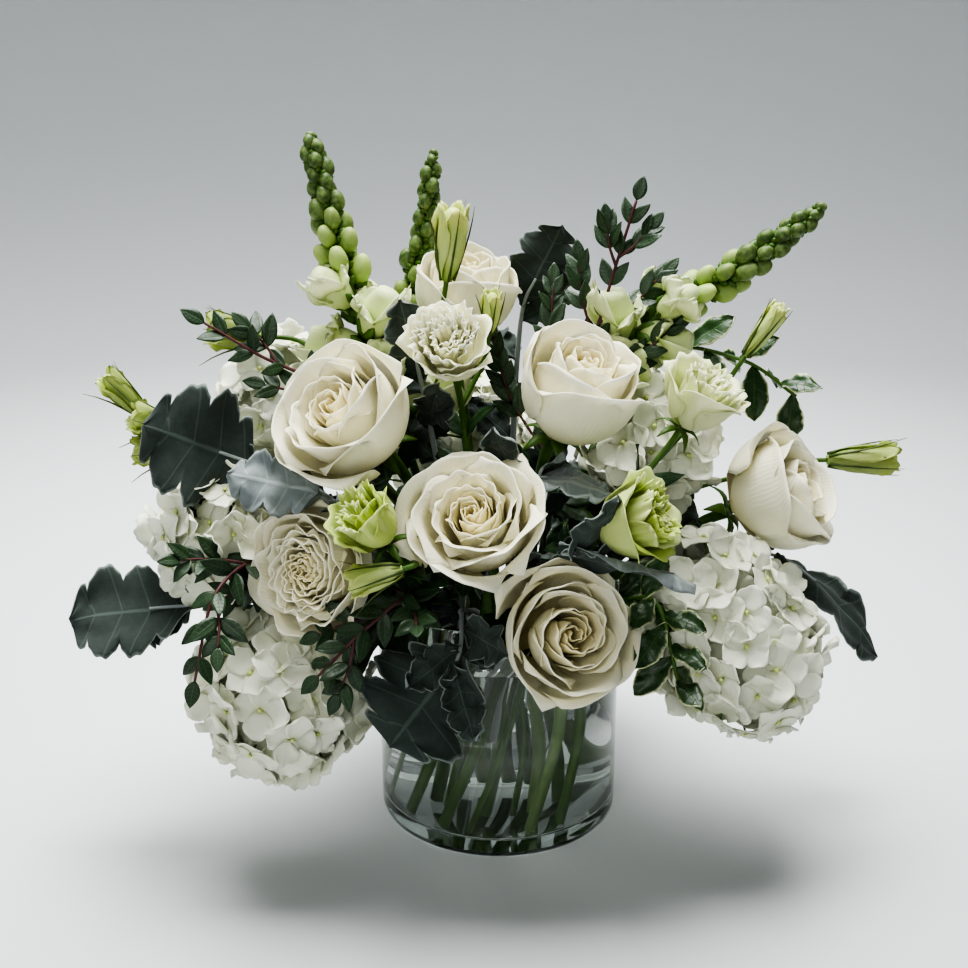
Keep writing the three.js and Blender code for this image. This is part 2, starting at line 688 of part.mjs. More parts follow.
function snapdragon(one) {
  const route = one.route.map(at);
  const { curve, body } = stalk(one, route, 5, 7);
  const pieces = [body];
  const draw = random(SEED + route.length);
  for (let i = 0; i < SPIKE_ITEMS; i++) {
    const share = i / (SPIKE_ITEMS - 1);
    const { point, along } = curve.onChord(mix(one.spike, 0.995, share));
    const angle = i * GOLDEN_ANGLE;
    const frame = aim(point, along, angle);
    if (share >= one.open[0] && share < one.open[1]) {
      const floret = lobedCone(11, 26, 0.7, 4);
      const outward = new THREE.Vector3(1, 0, 0.35);
      floret.applyMatrix4(aim(new THREE.Vector3(1, 0, 0), outward, draw() * Math.PI));
      pieces.push(solid(floret.applyMatrix4(frame)));
    } else {
      const size = mix(1, 0.42, share);
      const bud = new THREE.OctahedronGeometry(1);
      bud.scale(5.5 * size, 5.5 * size, 11 * size);
      bud.rotateY(mix(0.9, 0.35, share));
      bud.translate(mix(7, 2.4, share), 0, 3 * size);
      pieces.push(solid(bud.applyMatrix4(frame)));
    }
  }
  return join(pieces);
}

const LOBED = [
  [0.05, 0.1],
  [0.2, 0.62],
  [0.34, 0.68],
  [0.38, 0.42],
  [0.5, 0.95],
  [0.66, 1],
  [0.69, 0.55],
  [0.82, 0.8],
  [0.94, 0.42],
];

function dustyMiller(one) {
  const base = at(one.base);
  const along = at(one.tip).sub(base);
  const length = along.length();
  along.normalize();
  const shape = leafShape(length, one.width, LOBED);
  const leaf = leafGeometry(shape, length, one.arch);
  const up = at(one.over).projectOnPlane(along).normalize();
  const frame = new THREE.Matrix4().makeBasis(along, up.clone().cross(along), up).setPosition(base);
  const inside = base.clone().addScaledVector(along, 0.3 * length);
  const { body } = stalk(one, [...one.via.map(at), base, inside], 4, 5);
  return join([solid(leaf.applyMatrix4(frame)), body]);
}

const OVAL = [
  [0.3, 0.9],
  [0.72, 0.8],
];

// A flat leaf from a point on a stem, pointing along heading with its face towards up.
function stemLeaf(point, heading, up, length, halfWidth, outline, arch) {
  const leaf = leafGeometry(leafShape(length, halfWidth, outline), length, arch);
  leaf.translate(-LEAF_ROOT, 0, -LEAF / 2);
  const along = heading.clone().normalize();
  const face = up.clone().projectOnPlane(along).normalize();
  const frame = new THREE.Matrix4().makeBasis(along, face.clone().cross(along), face).setPosition(point);
  return solid(leaf.applyMatrix4(frame));
}

function eucalyptus(one) {
  const route = one.route.map(at);
  const { curve, body } = stalk(one, route, 3, 7);
  const pieces = [body];
  const front = at(TOWARD_FRONT);
  for (let i = 0; i < one.pairs; i++) {
    const share = (i + 0.3) / one.pairs;
    const { point, along } = curve.onChord(mix(one.shoot, 1, share));
    const side = front.clone().cross(along).normalize();
    side.applyAxisAngle(along, i % 2 ? 0.5 : -0.7);
    const length = one.leaf * mix(1, 0.7, share);
    for (const hand of [-1, 1]) {
      const heading = side.clone().multiplyScalar(hand).addScaledVector(along, 0.75);
      const root = point.clone().addScaledVector(along, hand);
      pieces.push(stemLeaf(root, heading, front, length, 0.24 * length, OVAL, 0.08));
    }
  }
  return join(pieces);
}

const WAVY = [
  [0.2, 0.6],
  [0.38, 0.86],
  [0.55, 0.94],
  [0.7, 0.98],
  [0.88, 0.6],
];

function pittosporum(one) {
  const route = one.route.map(at);
  const { curve, body } = stalk(one, route, 3, 6);
  const pieces = [body];
  for (let i = 0; i < one.leaves; i++) {
    const { point, along } = curve.onChord(mix(one.shoot, 0.99, i / (one.leaves - 1)));
    const side = at(TOWARD_FRONT).cross(along).normalize();
    side.applyAxisAngle(along, 2.2 * i);
    const heading = side.addScaledVector(along, 0.7);
    const up = new THREE.Vector3(0.1, -0.6, 0.8);
    pieces.push(stemLeaf(point, heading, up, one.leaf, 0.26 * one.leaf, WAVY, 0.2));
  }
  return join(pieces);
}

// ---- the vase and its water ----
function vase() {
  const outer = VASE_RADIUS;
  const inner = VASE_RADIUS - VASE_WALL;
  const profile = [
    [0, 0],
    [outer - VASE_EDGE, 0],
    [outer, VASE_EDGE],
    [outer, VASE_HEIGHT - VASE_EDGE / 2],
    [outer - VASE_WALL / 2, VASE_HEIGHT],
    [inner, VASE_HEIGHT - VASE_EDGE / 2],
    [inner, VASE_FLOOR],
    [0, VASE_FLOOR],
  ];
  const geometry = new THREE.LatheGeometry(profile.map(([x, y]) => new THREE.Vector2(x, y)), VASE_SIDES);
  return solid(geometry.rotateX(Math.PI / 2));
}

function waterBody(plants) {
  const radius = VASE_RADIUS - VASE_WALL - GAP;
  const depth = WATER_LEVEL - VASE_FLOOR - GAP;
  const geometry = new THREE.CylinderGeometry(radius, radius, depth, VASE_SIDES);
  geometry.rotateX(Math.PI / 2);
  geometry.translate(0, 0, VASE_FLOOR + GAP + depth / 2);
  return solid(geometry).subtract(join(plants.map((one) => one.hole)));
}

// ---- the scene graph ----
const arrangement = new THREE.Group();
const nodes = new Map();
const place = (name, body, material) => nodes.set(name, { body, material });

place("vase", vase(), glass);
for (const one of ROSES) {
  place(one.name, roseSolid(one), cream);
  place(`${one.name}_stem`, bloomStem(one), stemGreen);
}
for (const one of HYDRANGEAS) {
  const near = [...ROSES, ...BLOOMS, ...HYDRANGEAS].filter((other) => other !== one);
  place(one.name, hydrangeaSolid(one, near), white);
  place(`${one.name}_stem`, bloomStem(one), stemGreen);
}
for (const one of BLOOMS) {
  place(one.name, lisianthusSolid(one), limeWhite);
  place(`${one.name}_stem`, bloomStem(one, BUDS[one.name]), budGreen);
}
for (const one of BUD_PLANTS) place(one.name, budPlant(one), budGreen);
for (const one of SNAPDRAGONS) place(one.name, snapdragon(one), snapGreen);
for (const one of DUSTY) place(one.name, dustyMiller(one), feltGrey);
for (const one of SPRAYS) place(one.name, eucalyptus(one), leafGreen);
for (const one of PITTOSPORUM) place(one.name, pittosporum(one), variegated);
place("water", waterBody(PLANTS), water);

for (const [name, { body, material }] of nodes) arrangement.add(mesh(name, body, material));

export default arrangement;
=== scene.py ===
"""A floral table centerpiece: cream roses, white hydrangeas, snapdragons and lisianthus with
dusty miller, parvifolia eucalyptus and pittosporum, in a clear glass cylinder of water.

Shapes are worked out in millimetres, +Z up, origin at the middle of the vase's underside,
front to -Y, and each finished piece is turned to metres."""

import math
import random

import bmesh
import bpy
from bpy.props import FloatProperty, FloatVectorProperty, PointerProperty
from mathutils import Matrix, Vector, noise


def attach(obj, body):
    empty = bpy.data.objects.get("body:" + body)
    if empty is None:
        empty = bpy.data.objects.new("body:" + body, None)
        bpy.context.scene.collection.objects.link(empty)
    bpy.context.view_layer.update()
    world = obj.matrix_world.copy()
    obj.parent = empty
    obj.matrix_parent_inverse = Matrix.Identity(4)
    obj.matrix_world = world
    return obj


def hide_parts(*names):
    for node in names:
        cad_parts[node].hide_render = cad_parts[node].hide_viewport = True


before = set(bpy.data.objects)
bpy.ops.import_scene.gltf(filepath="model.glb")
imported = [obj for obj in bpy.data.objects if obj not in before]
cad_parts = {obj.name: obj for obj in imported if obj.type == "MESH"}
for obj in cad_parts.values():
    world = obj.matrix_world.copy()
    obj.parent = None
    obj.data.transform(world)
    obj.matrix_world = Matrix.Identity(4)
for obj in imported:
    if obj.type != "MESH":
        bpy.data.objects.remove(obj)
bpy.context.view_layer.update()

bl_info = {
    "name": "Floral table centerpiece",
    "version": (1, 0, 0),
    "blender": (4, 5, 0),
    "location": "View3D > Sidebar > Centerpiece",
    "description": "Builds a flower arrangement in a glass cylinder, kind by kind",
    "category": "Add Mesh",
}

MM = 0.001
GOLDEN_ANGLE = math.pi * (3 - math.sqrt(5))
SEED = 7
SENSOR_WIDTH = 36

# ---- the vase, in millimetres ----
VASE_RADIUS = 76
VASE_HEIGHT = 150
VASE_WALL = 4
VASE_FLOOR = 10
WATER_LEVEL = 119
FOOT_ROUNDING = 3.0
FLOOR_ROUNDING = 4.0
RAISED_UNDERSIDE = 1.2
MENISCUS = 1.8
GLASS_OVERLAP = 0.25

# ---- where stems stand: three rings with one twist, so that none crosses another ----
RINGS = {"outer": 61, "middle": 46, "inner": 30}
SPACING = {"outer": 10, "middle": 7, "inner": 9}
TWIST = math.radians(48)
SPREADING_ROUNDS = 300
SHORT_FOOT = 62
GAP = 0.3
LIP_CLEARANCE = 12
SIDE_STALK = 1.5
THICK = {
    "rose": 3.4,
    "hydrangea": 3.6,
    "lisianthus": 1.8,
    "snapdragon": 3.2,
    "dusty": 2.2,
    "eucalyptus": 1.4,
    "pittosporum": 1.8,
}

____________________

_EXERCISE REQUIREMENTS_: Output the line that contains "obj.matrix_world = Matrix.Identity(4)", followed by every later line in the listing, with no line omitted and none added.

_TASK RESULT_:
    obj.matrix_world = Matrix.Identity(4)
for obj in imported:
    if obj.type != "MESH":
        bpy.data.objects.remove(obj)
bpy.context.view_layer.update()

bl_info = {
    "name": "Floral table centerpiece",
    "version": (1, 0, 0),
    "blender": (4, 5, 0),
    "location": "View3D > Sidebar > Centerpiece",
    "description": "Builds a flower arrangement in a glass cylinder, kind by kind",
    "category": "Add Mesh",
}

MM = 0.001
GOLDEN_ANGLE = math.pi * (3 - math.sqrt(5))
SEED = 7
SENSOR_WIDTH = 36

# ---- the vase, in millimetres ----
VASE_RADIUS = 76
VASE_HEIGHT = 150
VASE_WALL = 4
VASE_FLOOR = 10
WATER_LEVEL = 119
FOOT_ROUNDING = 3.0
FLOOR_ROUNDING = 4.0
RAISED_UNDERSIDE = 1.2
MENISCUS = 1.8
GLASS_OVERLAP = 0.25

# ---- where stems stand: three rings with one twist, so that none crosses another ----
RINGS = {"outer": 61, "middle": 46, "inner": 30}
SPACING = {"outer": 10, "middle": 7, "inner": 9}
TWIST = math.radians(48)
SPREADING_ROUNDS = 300
SHORT_FOOT = 62
GAP = 0.3
LIP_CLEARANCE = 12
SIDE_STALK = 1.5
THICK = {
    "rose": 3.4,
    "hydrangea": 3.6,
    "lisianthus": 1.8,
    "snapdragon": 3.2,
    "dusty": 2.2,
    "eucalyptus": 1.4,
    "pittosporum": 1.8,
}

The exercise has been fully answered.